21 January 2010
With the beginning of the new year we have reviewed our editorial policy and some of our procedures. Therefore, we take the opportunity to introduce several new features to our readers and authors and to remind them of old but maybe forgotten ones.
In the past, our print compilation contained all long articles and most of the rapid communications published in each quarter of the year. In view of the widespread availability and use of the internet and the online version of Eurosurveillance being the reference publication, we have decided to discontinue the regular print version. Instead, we will distribute hard copies of our special issues and further develop the print production of thematic compilations such as our recent collection of articles on the 2009 influenza A(H1N1) pandemic for which we have received very encouraging feedback. At the same time, we want to improve the appearance of the printed issues by replacing the old Eurosurveillance cover page with a picture or photograph illustrating the topic at hand. We encourage authors and readers who want to contribute potential cover images for such topical editions to contact the Editorial team.
One of the documents that have been updated is our copyright form, which we require all authors to sign before their article can be published. The form contains issues related directly to originality and copyright of the submitted material and statements on the appropriateness of the text and possible conflict of interest. Of particular importance for us was the addition of a passage on patient confidentiality. Our authors are asked to obtain informed consent from persons (or their legal representatives) whose details are described in a fashion that may lead to the identification of an individual. In exceptional circumstances where the importance for public health might override the need for protecting the individual will we accept the data without such consent. In those cases we will do our outmost to ensure that the data are anonymised as much as possible to prevent identification of the individual.
In addition, we would like to remind our authors that the article category “rapid communications” is intended for timely reports on ongoing outbreaks and significant findings in the area of communicable diseases where rapid dissemination of the information facilitates rapid public health action and could potentially lead to immediate change in an ongoing public health situation. These articles are generally peer-reviewed and edited within a few days of submission, sometimes within hours. To allow for such rapid processing it is important that a word limit of around 1,000 words is observed.

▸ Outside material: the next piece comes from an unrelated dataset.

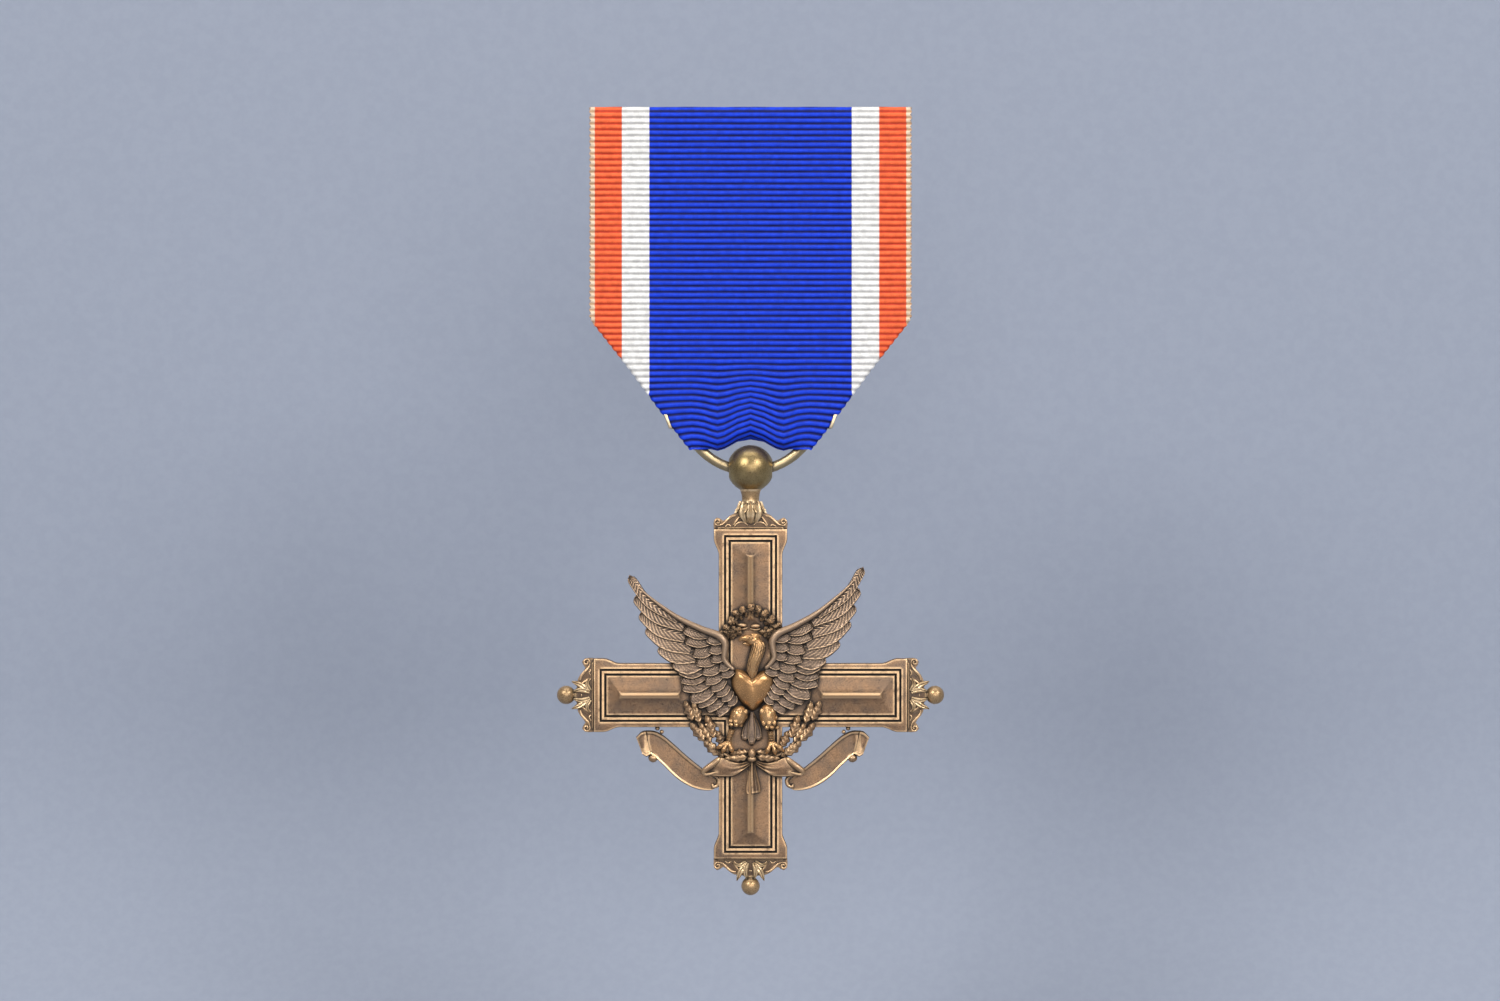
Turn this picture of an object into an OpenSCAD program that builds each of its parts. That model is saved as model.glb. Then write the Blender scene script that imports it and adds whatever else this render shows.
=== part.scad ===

All supplementary material is subject to peer review. We therefore want to emphasise, as is now also stated clearly in our ‘For authors’ pages, that Eurosurveillance usually does not publish supplementary material. All necessary information should be integrated in the article, while observing the word limit. In exceptional cases, where compelling reasons preclude the inclusion of certain information within the body of the article, we can give the authors the option to make such material available on an independent website and to provide a link to this website in the article. Such material, however, is not edited by Eurosurveillance and Eurosurveillance is not responsible for the correctness of the content.

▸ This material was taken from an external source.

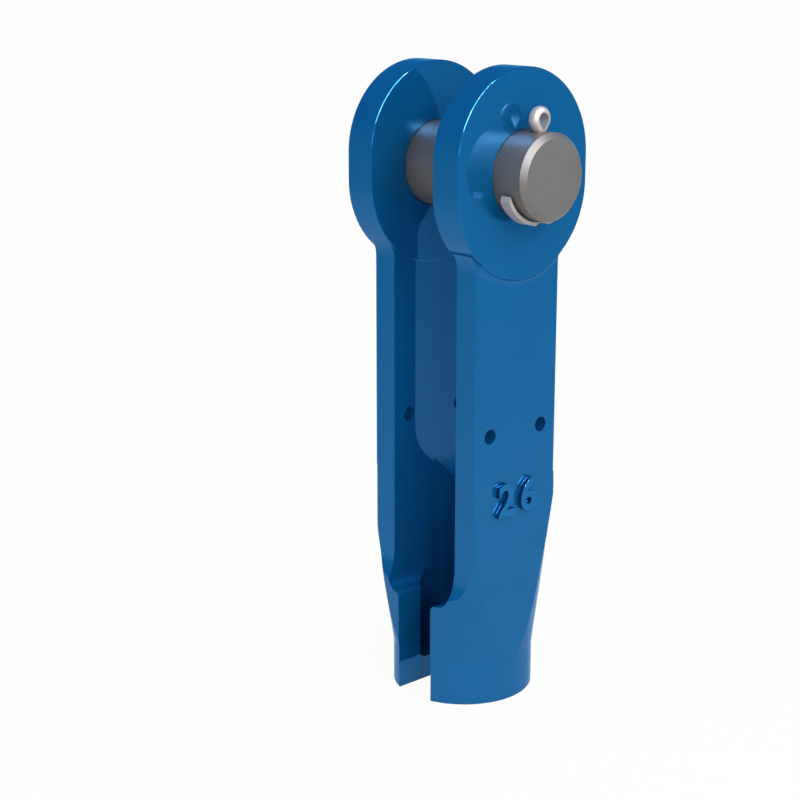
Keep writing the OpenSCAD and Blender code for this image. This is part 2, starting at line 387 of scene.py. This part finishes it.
def drawn_wire(look):
    """Bright drawn wire."""
    material, tree, shader = new_material("bright_wire")
    shader.inputs["Metallic"].default_value = look.wire_metal_share
    shader.inputs["Roughness"].default_value = look.wire_roughness
    patches = place_group(
        tree, shared_group("soft mottle", mottle_group), Patch_Size=0.004, Low=0.93, High=1.02)
    tinted(tree, shader, look.wire_color, patches.outputs["Level"])
    return material


def dress(node, material):
    """Gives a CAD node one material in all its slots."""
    mesh_object = frame["nodes"][node]
    if not mesh_object.material_slots:
        mesh_object.data.materials.append(material)
    for slot in mesh_object.material_slots:
        slot.material = material


class SOCKET_OT_paint_body(bpy.types.Operator):
    """Paints the forged body with glossy enamel"""

    bl_idname = "socket.paint_body"
    bl_label = "Paint Body"

    def execute(self, context):
        look = context.scene.socket_paint
        dress("socket_body", enamel(look, "blue_enamel", look.edge_softness))
        return {"FINISHED"}


class SOCKET_OT_finish_pins(bpy.types.Operator):
    """Gives the clevis pin its turned steel and the split pin its drawn wire"""

    bl_idname = "socket.finish_pins"
    bl_label = "Finish Pins"

    def execute(self, context):
        dress("clevis_pin", turned_steel(context.scene.socket_steel))
        dress("split_pin", drawn_wire(context.scene.socket_steel))
        return {"FINISHED"}


class SOCKET_OT_add_size_mark(bpy.types.Operator):
    """Raises the rope size on the near strap's face"""

    bl_idname = "socket.add_size_mark"
    bl_label = "Add Size Mark"

    def execute(self, context):
        look = context.scene.socket_mark
        curve = bpy.data.curves.new("rope_size_mark", "FONT")
        curve.body = look.figures
        curve.align_x = "CENTER"
        curve.align_y = "CENTER"
        curve.size = look.height / 0.7
        curve.space_character = look.spacing
        curve.offset = look.boldness
        curve.extrude = look.relief / 2
        curve.bevel_depth = look.edge
        curve.bevel_resolution = 2
        mark = bpy.data.objects.new("rope_size_mark", curve)
        context.collection.objects.link(mark)
        mark.rotation_euler = (math.radians(90), 0, math.radians(90))
        mark.location = (STRAP_FACE_X + look.relief / 2, 0, look.middle_z)
        # The mark's enamel has painted light on the figures' fronts and painted shade on their sides.
        mark.data.materials.append(enamel(context.scene.socket_paint, "mark_enamel", front=look.relief / 2))
        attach(mark, "socket")
        return {"FINISHED"}


def mix_node(tree, factor, first, second):
    """Adds a colour Mix node and feeds it from sockets or colours."""
    node = tree.nodes.new("ShaderNodeMix")
    node.data_type = "RGBA"
    for name, value in (("Factor", factor), ("A", first), ("B", second)):
        socket = node.inputs[name]
        if isinstance(value, bpy.types.NodeSocket):
            tree.links.new(value, socket)
        else:
            socket.default_value = (*value, 1)
    return node.outputs["Result"]


def floor_material(look):
    """A pale floor with the object's shadow, which fades to the horizon's colour far off in mirrors."""
    material = bpy.data.materials.new("pale_floor")
    material.use_nodes = True
    tree = material.node_tree
    tree.nodes.remove(tree.nodes["Principled BSDF"])
    output = tree.nodes["Material Output"]
    diffuse = tree.nodes.new("ShaderNodeBsdfDiffuse")
    diffuse.inputs["Color"].default_value = (*look.floor_color, 1)
    place = tree.nodes.new("ShaderNodeTexCoord")
    distance = tree.nodes.new("ShaderNodeVectorMath")
    distance.operation = "LENGTH"
    tree.links.new(place.outputs["Object"], distance.inputs[0])
    ratio = math_node(tree, "DIVIDE", distance.outputs["Value"], look.pool_radius)
    fade = math_node(tree, "ADD", math_node(tree, "POWER", ratio, 2), 1)
    pool = mix_node(tree, math_node(tree, "DIVIDE", 1, fade), look.horizon, (1, 1, 1))
    path = tree.nodes.new("ShaderNodeLightPath")
    white = tree.nodes.new("ShaderNodeEmission")
    white.inputs["Strength"].default_value = 1
    color = mix_node(tree, path.outputs["Is Camera Ray"], pool, (1, 1, 1))
    tree.links.new(color, white.inputs["Color"])
    seen = math_node(tree, "MAXIMUM", path.outputs["Is Camera Ray"], path.outputs["Is Glossy Ray"])
    seen = math_node(tree, "MAXIMUM", seen, path.outputs["Is Transmission Ray"])
    mix = tree.nodes.new("ShaderNodeMixShader")
    tree.links.new(math_node(tree, "MULTIPLY", seen, FLOOR_WHITE_SHARE), mix.inputs["Fac"])
    tree.links.new(diffuse.outputs[0], mix.inputs[1])
    tree.links.new(white.outputs[0], mix.inputs[2])
    tree.links.new(mix.outputs[0], output.inputs["Surface"])
    return material


def add_floor(context, look):
    """Lays a round floor under the object."""
    bpy.ops.mesh.primitive_circle_add(
        vertices=96, radius=FLOOR_RADIUS, fill_type="NGON", location=(0, 0, 0))
    floor = context.object
    floor.name = "floor"
    floor.data.materials.append(floor_material(look))


def set_world(context, look):
    """Even light from all round, with a backdrop that is white to the camera and blue in mirrors."""
    world = bpy.data.worlds.new("studio")
    context.scene.world = world
    world.use_nodes = True
    tree = world.node_tree
    light = tree.nodes["Background"]
    light.inputs["Color"].default_value = (1, 1, 1, 1)
    light.inputs["Strength"].default_value = look.ambient
    place = tree.nodes.new("ShaderNodeTexCoord")
    split = tree.nodes.new("ShaderNodeSeparateXYZ")
    tree.links.new(place.outputs["Generated"], split.inputs[0])
    rise = tree.nodes.new("ShaderNodeMapRange")
    rise.interpolation_type = "SMOOTHSTEP"
    rise.inputs["From Min"].default_value = 0
    rise.inputs["From Max"].default_value = OVERHEAD_FROM
    tree.links.new(split.outputs["Z"], rise.inputs["Value"])
    mirrored = mix_node(tree, rise.outputs["Result"], look.horizon, look.overhead)
    path = tree.nodes.new("ShaderNodeLightPath")
    backdrop = tree.nodes.new("ShaderNodeBackground")
    color = mix_node(tree, path.outputs["Is Camera Ray"], mirrored, (1, 1, 1))
    tree.links.new(color, backdrop.inputs["Color"])
    seen = math_node(tree, "MAXIMUM", path.outputs["Is Camera Ray"], path.outputs["Is Glossy Ray"])
    seen = math_node(tree, "MAXIMUM", seen, path.outputs["Is Transmission Ray"])
    mix = tree.nodes.new("ShaderNodeMixShader")
    tree.links.new(seen, mix.inputs["Fac"])
    tree.links.new(light.outputs[0], mix.inputs[1])
    tree.links.new(backdrop.outputs[0], mix.inputs[2])
    tree.links.new(mix.outputs[0], tree.nodes["World Output"].inputs["Surface"])


def add_lamp(context, name, place, size, along, power):
    """Hangs a soft lamp that faces the object's middle, with its length along a direction."""
    data = bpy.data.lights.new(name, "AREA")
    data.shape = "RECTANGLE"
    data.size, data.size_y = size
    data.energy = power
    lamp = bpy.data.objects.new(name, data)
    context.collection.objects.link(lamp)
    lamp.location = place
    back = (Vector(place) - Vector((0, 0, cad_box[1][2] / 2))).normalized()
    side = Vector(along).cross(back).normalized()
    lamp.rotation_euler = Matrix((side, back.cross(side), back)).transposed().to_euler()


def add_camera(context, look):
    """Sets the camera where the photograph was taken from."""
    data = bpy.data.cameras.new("camera")
    data.sensor_width = 36
    data.lens = look.camera_lens
    camera = bpy.data.objects.new("camera", data)
    context.collection.objects.link(camera)
    camera.location = look.camera_place
    camera.rotation_euler = (math.pi / 2 - look.camera_pitch, 0, look.camera_turn)
    context.scene.camera = camera


class SOCKET_OT_build_stage(bpy.types.Operator):
    """Lays the floor, hangs the lamps and sets the camera"""

    bl_idname = "socket.build_stage"
    bl_label = "Build Stage"

    def execute(self, context):
        look = context.scene.socket_stage
        context.scene.view_settings.view_transform = "Standard"
        set_world(context, look)
        add_floor(context, look)
        for name, (place, size, along) in LAMPS.items():
            add_lamp(context, name + "_lamp", place, size, along, getattr(look, name + "_power"))
        bpy.data.objects["strip_lamp"].visible_diffuse = False
        bpy.data.objects["fill_lamp"].visible_glossy = False
        add_camera(context, look)
        return {"FINISHED"}


class SOCKET_PT_looks(bpy.types.Panel):
    """Lists the steps in the sidebar."""

    bl_idname = "SOCKET_PT_looks"
    bl_label = "Wire Rope Socket"
    bl_space_type = "VIEW_3D"
    bl_region_type = "UI"
    bl_category = "Socket"

    def draw(self, context):
        for operator in STEPS:
            self.layout.operator(operator.bl_idname)
        for name in GROUPS:
            group = getattr(context.scene, name)
            box = self.layout.box()
            for key in group.__annotations__:
                box.prop(group, key)


STEPS = (SOCKET_OT_paint_body, SOCKET_OT_finish_pins, SOCKET_OT_add_size_mark, SOCKET_OT_build_stage)
GROUPS = {
    "socket_paint": PaintLook,
    "socket_steel": SteelLook,
    "socket_mark": MarkLook,
    "socket_stage": StageLook,
}


def register():
    for group in GROUPS.values():
        bpy.utils.register_class(group)
    for name, group in GROUPS.items():
        setattr(bpy.types.Scene, name, PointerProperty(type=group))
    for operator in STEPS:
        bpy.utils.register_class(operator)
    bpy.utils.register_class(SOCKET_PT_looks)


def unregister():
    bpy.utils.unregister_class(SOCKET_PT_looks)
    for operator in reversed(STEPS):
        bpy.utils.unregister_class(operator)
    for name in GROUPS:
        delattr(bpy.types.Scene, name)
    for group in GROUPS.values():
        bpy.utils.unregister_class(group)


def main():
    register()
    bpy.ops.socket.paint_body()
    bpy.ops.socket.finish_pins()
    bpy.ops.socket.add_size_mark()
    bpy.ops.socket.build_stage()


if __name__ == "__main__":
    main()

Last but not least, Eurosurveillance has been accredited by the Health on the Net (HON) Foundation (http://www.hon.ch) as adhering to the HON code of conduct (HONcode©). HON is a non-governmental, non-profit organisation with the purpose of supporting users to identify sound, reliable and trustworthy health information on the internet since 1995.
With all updates and changes described, we aim at further improving transparency and our editorial standards for the benefit of our readers and contributors.